I was describing the reenactment and describing how I felt that the whole obsession with war — the boyhood soldier phase — was basically the psyche having a complicated discussion with itself on the subject of death, and was wondering what the equivalent of that was for girls, and my interlocutor said that there was nothing really. “Maybe playing dress-up,” she said. And then this seemed to be more astute that we first realized. The idea with dress-up, with playing house, was about being perfect — a vision of a peak self. But somewhere in the heart of the game, the mirror cracked; the observe of it was being ugly, which led to the thought of having all of one’s beauty, all one’s perfection, eradicated. War and violence seemed not particularly to enter into the maturation process for girls, but, for boys in their soldier phase, it served a similar function: war was thought of as a game in which you were always winning, in which you were at the peak of your ability, in which you obtained glory. And then, in a national progression of that interest in the topic, the mirror cracked, the psyche encountered the other side of it.
I found this whole way of thinking oddly absorbing. It seemed to run through every activity I had. Playing chess, in the beginning, had seemed like it was all about improving, about being better.

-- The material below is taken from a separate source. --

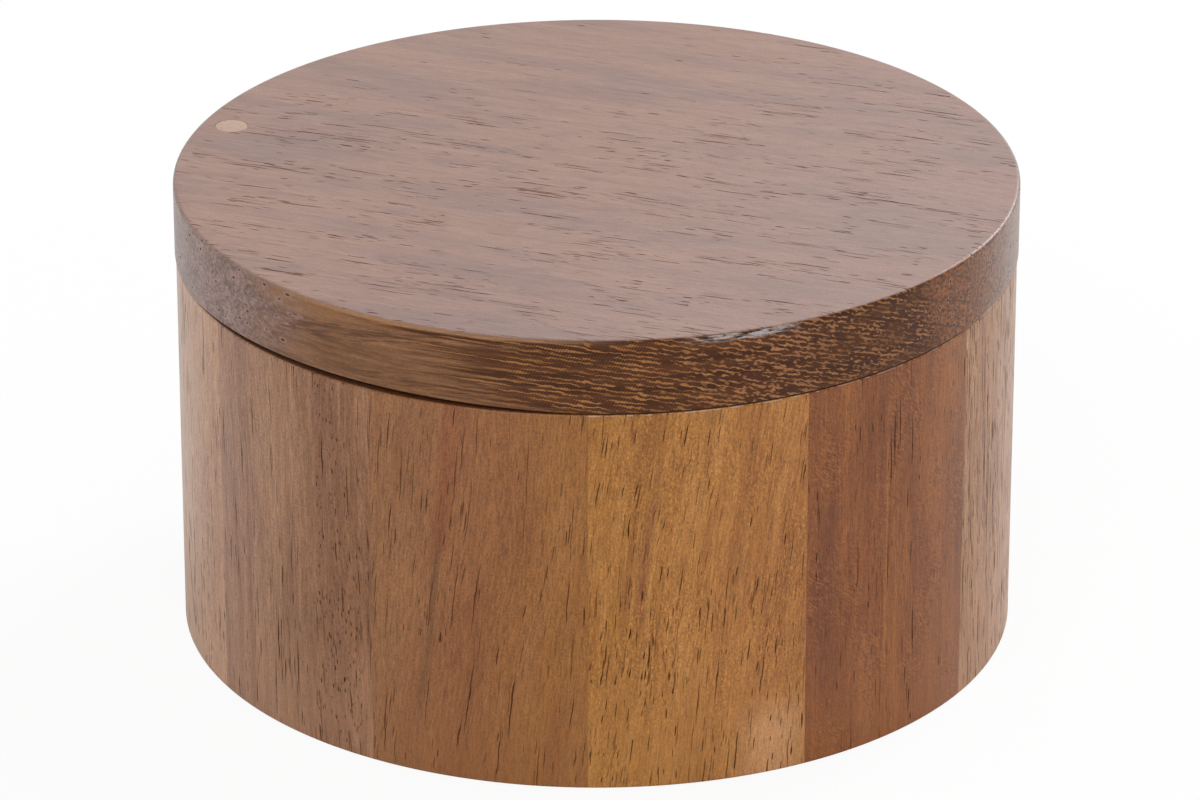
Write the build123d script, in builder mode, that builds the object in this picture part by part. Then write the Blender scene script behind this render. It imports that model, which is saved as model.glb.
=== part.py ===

Eventually — having played as much I had — chess turned out really to be the art of losing, of knowing that there would always be somebody better, of learning to accept that with good grace. Writing, which had seemed so expansive, turned out mostly to be about memory, about capturing moments and saying goodbye to life as I was living it.
There’s a character in Samuel Butler’s The Way of all Flesh who, watching the last sunset of his life, is heard muttering “Goodbye sun, goodbye sun,” and that seemed like a nice way to do it — as much as possible, as much as the psyche would allow, saying goodbye; and being genuinely grateful as one did so.
Growing up on a reservation with so many early deaths, I always believed that I'd live to be 80 as long as I lived to be 30.
Powerful. Last year I had a phase of life self help kick and found Atul Gawande’s Being Mortal quite good.